The funding now approved will not retroactively fill government coffers; instead, it is tied to future resilience, enabling communities to intensify reforestation and expand alternative livelihoods. Uganda’s Ministry of Water and Environment and the Food and Agriculture Organization (FAO) frame this payout as seed capital for a next phase of rural climate adaptation, designed to stabilize forests while ensuring food and energy security.

In practical terms, this means more community-managed timber plantations, providing construction poles and cooking energy that reduce pressure on natural forests, especially significant in a country where over 90% of households rely on wood fuel.

A further share of investments is dedicated toward strengthening land governance, which has proven pivotal in reducing disputes over customary areas and buffering against land grabs that often accompany agricultural expansion. When communities hold recognized tenure rights, sustainability stops being an abstract policy target and becomes an economic strategy. This is particularly crucial for Uganda’s Indigenous Peoples and forest-dependent households, groups who have historically faced restricted access to ancestral resources despite being primary custodians of conservation.

If effectively implemented, Uganda’s GCF-backed model could help shift Africa’s climate finance narrative from pledges and pilots to payments based on proof of progress. Although African nations contain 17% of global forests, the continent receives less than 5% of global climate finance, and only a fraction of that reaches community-level forest stewardship. The Uganda project now stands as evidence that investment in monitoring systems and policy reforms yields verifiable outcomes, and therefore unlocks more funds.

Across Central Africa’s Congo Basin, a region storing more carbon per hectare than the Amazon, countries are racing to access REDD+ financing while battling surging deforestation driven by urban charcoal markets and industrial agriculture. The Democratic Republic of Congo alone is estimated to lose over half a million hectares of forests annually. If Uganda’s results show that one million hectares of forest can avert economic collapse while generating climate revenue, policymakers from Kinshasa to Brazzaville stand ready to replicate the model.

Read also: Kenya launches Africa’s first REDD+ registry, reshaping forest carbon accounting

Institutionally, Uganda’s success rests on a decade of groundwork: national forest inventories, satellite monitoring, community-led land agreements, and what FAO calls “readiness investments.” These otherwise invisible systems are essential to proving emission cuts with scientific and legal certainty, the kind of proof climate financing increasingly demands. The GCF Board’s endorsement underscores a message many African policymakers have repeated: capacity-building is itself a climate solution.

The economic implications are equally tangible. Forest protection not only sequesters carbon but sustains water regulation for hydropower, a sector that supplies over 80% of Uganda’s electricity. Reduced deforestation slows siltation, protecting infrastructure such as the Nalubaale and Bujagali dams, which power industries and urban homes. Rural communities benefit from better resilience against drought, given that forested catchments moderate local rainfall patterns, a critical buffer as East Africa confronts more erratic climate shocks.

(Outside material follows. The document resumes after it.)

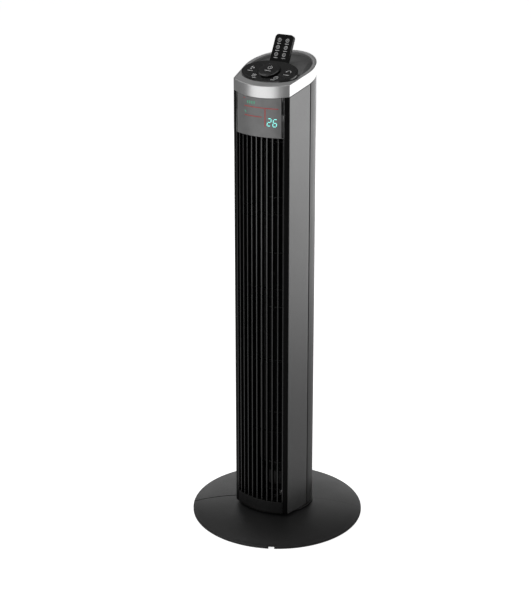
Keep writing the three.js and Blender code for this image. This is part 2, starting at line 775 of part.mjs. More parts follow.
add("remote_holder", remoteHolder(), BLACK_PLASTIC);
add("remote_front", remoteFront(), BLACK_PLASTIC);
add("remote_back", remoteBack(), BLACK_PLASTIC);
add("battery_drawer", batteryDrawer(), BLACK_PLASTIC);
keyPlaces.forEach((place, i) => add(`remote_key_${i + 1}`, remoteKey(place), RUBBER));

// ---------------------------------------------------------------- blower and drives

const axisY = IMPELLER.y;
const shaftRadius = 3.6;
const journalRadius = 4;

function impeller() {
  const { radius, inner, bottom, top, blades, rings } = IMPELLER;
  const steps = 24;
  const endPlate = 2.4;
  const plates = [];
  for (let i = 0; i < blades; i++) {
    const blade = block(-5.5, 5.5, -0.8, 0.8, bottom + 1, top - 1);
    blade.rotateZ(THREE.MathUtils.degToRad(28)).translate((radius + inner) / 2, 0, 0);
    plates.push(blade.rotateZ((2 * Math.PI * i) / blades));
  }
  const dividers = [];
  for (let i = 1; i <= rings; i++) {
    const z = bottom + ((top - bottom) * i) / (rings + 1);
    dividers.push(ring(radius, inner, z - 0.8, z + 0.8, 0, 0, steps));
  }
  const ends = [
    ring(radius, shaftRadius + 0.7, bottom, bottom + endPlate, 0, 0, steps),
    disc(radius, top - endPlate, top, 0, 0, steps),
  ];
  const wheel = join(...plates, ...dividers, ...ends);
  return wheel.translate(0, axisY, 0);
}

function impellerCoupling() {
  const hub = disc(14, MOTOR.top + 6, IMPELLER.bottom - GAP, 0, 0, 24);
  const shaft = disc(shaftRadius, MOTOR.top - 9, IMPELLER.bottom + 12, 0, 0, 16);
  return join(hub, shaft).translate(0, axisY, 0);
}

const journal = () => disc(journalRadius, IMPELLER.top + GAP, IMPELLER.top + 13, 0, axisY, 16);

function mainMotor() {
  const can = turned([
    [0, MOTOR.bottom + 3],
    [20, MOTOR.bottom],
    [MOTOR.radius, MOTOR.bottom + 4],
    [MOTOR.radius, MOTOR.top - 8],
    [20, MOTOR.top - 4],
    [14, MOTOR.top],
    [0, MOTOR.top],
  ]);
  const bore = disc(shaftRadius + 0.6, MOTOR.top - 10, MOTOR.top + 5, 0, 0, 16);
  return cut(can, bore).translate(0, axisY, 0);
}

// A stand on the chassis: four legs and a plate that the motor rests on.
function motorBracket() {
  const top = MOTOR.bottom - 2.5;
  const plate = disc(44, top - 3, top, 0, axisY, 32);
  const legs = [-1, 1].flatMap((sx) =>
    [-1, 1].map((sy) => {
      const [x, y] = [sx * 34, axisY + sy * 25];
      return block(x - 3, x + 3, y - 3, y + 3, chassisTop + GAP, top - 2.5);
    }),
  );
  return join(plate, ...legs);
}

function oscillationMotor() {
  const can = disc(18, chassisTop + GAP, chassisTop + 18, 0, crankY, 28);
  return cut(can, disc(crankShaftHole, 0, chassisTop + 8, 0, crankY, 16));
}

function crank() {
  const dx = CRANK.throw * Math.cos(CRANK.bearing);
  const dy = CRANK.throw * Math.sin(CRANK.bearing);
  const arm = new THREE.Shape();
  arm.absarc(0, 0, 4.6, -Math.PI / 2, Math.PI / 2, true);
  arm.absarc(CRANK.throw, 0, 3.2, Math.PI / 2, -Math.PI / 2, true);
  arm.closePath();
  const leverBottom = 24.3;
  const lever = prism(arm, leverBottom, 28, 6).rotateZ(CRANK.bearing).translate(0, crankY, 0);
  const shaft = disc(3, 27, chassisTop + 6, 0, crankY, 16);
  const pin = disc(2.5, HUB.trackTop + 0.6, leverBottom + 0.7, dx, crankY + dy, 14);
  return join(lever, shaft, pin);
}

function powerBoard() {
  const board = block(-28, 28, 59, 60.6, 66, 112);
  const capacitor = block(-20, -6, 52, 59.2, 74, 100);
  const terminals = block(6, 22, 54, 59.2, 78, 86);
  return join(board, capacitor, terminals);
}

// A wall of constant thickness along a smooth curve in plan.
function guideWall(points, thickness, z0, z1) {
  const curve = new THREE.SplineCurve(points.map(([x, y]) => new THREE.Vector2(x, y)));
  const steps = 10;
  const left = [];
  const right = [];
  for (let i = 0; i <= steps; i++) {
    const p = curve.getPoint(i / steps);
    const t = curve.getTangent(i / steps);
    left.push(new THREE.Vector2(p.x - (t.y * thickness) / 2, p.y + (t.x * thickness) / 2));
    right.push(new THREE.Vector2(p.x + (t.y * thickness) / 2, p.y - (t.x * thickness) / 2));
  }
  return prism(new THREE.Shape([...left, ...right.reverse()]), z0, z1);
}

const guideBottom = IMPELLER.bottom - 3;
const guideTop = IMPELLER.top + 2;
const scrollWall = () =>
  guideWall([[-50.5, -53], [-54, -34], [-58, -8], [-57, 18], [-48, 38]], 2, guideBottom, guideTop);
const noseWall = () =>
  guideWall([[50.5, -53], [44, -46], [37, -39], [44, -32], [55, -26]], 2, guideBottom, guideTop);

const bearingRadius = 11.1;

function bearingBracket() {
  const plate = prism(columnShape(13), IMPELLER.top + 5, IMPELLER.top + 7.6);
  const cup = ring(15, bearingRadius + GAP, IMPELLER.top + 2.6, IMPELLER.top + 14, 0, axisY, 28);
  const bore = disc(bearingRadius + GAP, IMPELLER.top, IMPELLER.top + 20, 0, axisY, 28);
  return cut(join(plate, cup), bore);
}

const upperBearing = () =>
  ring(bearingRadius, journalRadius + GAP, IMPELLER.top + 3, IMPELLER.top + 12, 0, axisY, 28);

add("impeller", impeller(), GRAPHITE);
add("impeller_coupling", impellerCoupling(), STEEL);
add("impeller_journal", journal(), STEEL);
add("main_motor", mainMotor(), STEEL);
add("motor_bracket", motorBracket(), GRAPHITE);
add("upper_bearing", upperBearing(), RUBBER);
add("bearing_bracket", bearingBracket(), GRAPHITE);
add("scroll_wall", scrollWall(), BLACK_PLASTIC);
add("nose_wall", noseWall(), BLACK_PLASTIC);
add("oscillation_motor", oscillationMotor(), STEEL);
add("crank", crank(), WHITE_NYLON);
add("power_board", powerBoard(), BOARD);

export default fan;
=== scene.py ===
"""Tower fan: the looks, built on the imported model. Lengths in millimetres until a piece is made."""
from math import acos, asin, atan2, cos, hypot, pi, radians, sin, sqrt, tan

import bmesh
import bpy
from mathutils import Matrix, Vector


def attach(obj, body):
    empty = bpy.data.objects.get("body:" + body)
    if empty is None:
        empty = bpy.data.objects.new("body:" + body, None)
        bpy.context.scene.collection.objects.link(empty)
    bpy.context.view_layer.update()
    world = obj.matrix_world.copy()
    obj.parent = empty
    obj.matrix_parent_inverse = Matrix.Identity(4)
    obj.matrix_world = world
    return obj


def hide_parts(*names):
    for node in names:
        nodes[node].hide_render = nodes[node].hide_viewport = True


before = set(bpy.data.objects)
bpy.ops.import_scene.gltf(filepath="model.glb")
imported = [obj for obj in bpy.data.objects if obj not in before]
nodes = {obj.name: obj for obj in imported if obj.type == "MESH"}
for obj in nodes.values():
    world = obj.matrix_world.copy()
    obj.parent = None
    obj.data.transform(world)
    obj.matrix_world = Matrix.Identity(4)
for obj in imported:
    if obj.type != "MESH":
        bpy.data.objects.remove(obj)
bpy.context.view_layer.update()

# ------------------------------------------------------------------ dimensions shared with the CAD

REAR_RADIUS = 71.5
REAR_Y = 2
CORNER_X = 62.3
CORNER_Y = -60
BULGE = 18
WALL = 2.5
GAP = 0.3
COLUMN_BOTTOM = 28.7
CAP_SLOPE = radians(15.4)
CAP_AT_CORNER = 915
BAND_HEIGHT = 22.8
PANEL_TOP = 54.5
GRILLE_TOP = 813
FINS = 9
FIN_DEPTH = 12
PANEL_SLOPE = radians(25)
PANEL_Y = -31
PANEL_HALF_WIDTH = 60
PANEL_HALF_DEPTH = 30
POWER_RADIUS = 20.8
SEGMENT_INNER = 23
REMOTE_WIDTH = 40
REMOTE_LENGTH = 86
REMOTE_THICKNESS = 7
REMOTE_LEAN = radians(26.5)
REMOTE_TOP = (0, 24.4, 989.9)
KEY_RADIUS = 4.2
REMOTE_CORNER = 7
BASE_RADIUS = 174.4
BASE_TURN = radians(28)
WELL_RADIUS = 58.8
LUG_RADIUS = 82
DOME_PEAK = 25.9
DOME_FALL = 20.1
OPEN_SEAM = 1.2  # half of the gap between the base halves on the left
TIGHT_SEAM = 0.15  # and on the right
POWER_HEIGHT = 5
JAMB_DEPTH = 5.6

FRONT_RADIUS = (CORNER_X**2 + BULGE**2) / (2 * BULGE)
FRONT_Y = CORNER_Y - BULGE + FRONT_RADIUS
FRONT_HALF = asin(CORNER_X / FRONT_RADIUS)
WINDOW_HALF = 0.845 * FRONT_HALF

# Where the flat side leaves the round back: the tangent from the front corner to the rear circle.
CORNER_BEARING = atan2(CORNER_Y - REAR_Y, CORNER_X)
SIDE_BEARING = CORNER_BEARING + acos(REAR_RADIUS / hypot(CORNER_X, CORNER_Y - REAR_Y))


def cap_height(y, drop=0.0):
    """Height of the sloped top at y, or of a plane that much under it."""
    return CAP_AT_CORNER + tan(CAP_SLOPE) * (y - CORNER_Y) - drop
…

Uganda is positioning this achievement within its Nationally Determined Contributions under the Paris Agreement, signaling greater ambition to scale results across districts bordering protected forest reserves such as Mabira and Budongo.

FAO’s expanding climate portfolio, already supporting over 60 million beneficiaries globally and 38 readiness programs across Africa, reinforces the notion that African countries are not waiting for global will to catch up; they are presenting receipts.

The milestone does not erase Uganda’s vulnerability. Population growth continues to intensify land demand, while illegal timber extraction and charcoal trade persist. But the new funding places communities at the heart of climate recovery, backing the principle that forest conservation is not environmental idealism, it is rural survival.

This moment in Uganda’s climate journey signals a broader shift for Africa: success is no longer defined only by need, but by achievement. The continent has delivered results. And at least in this instance, the world has paid for them.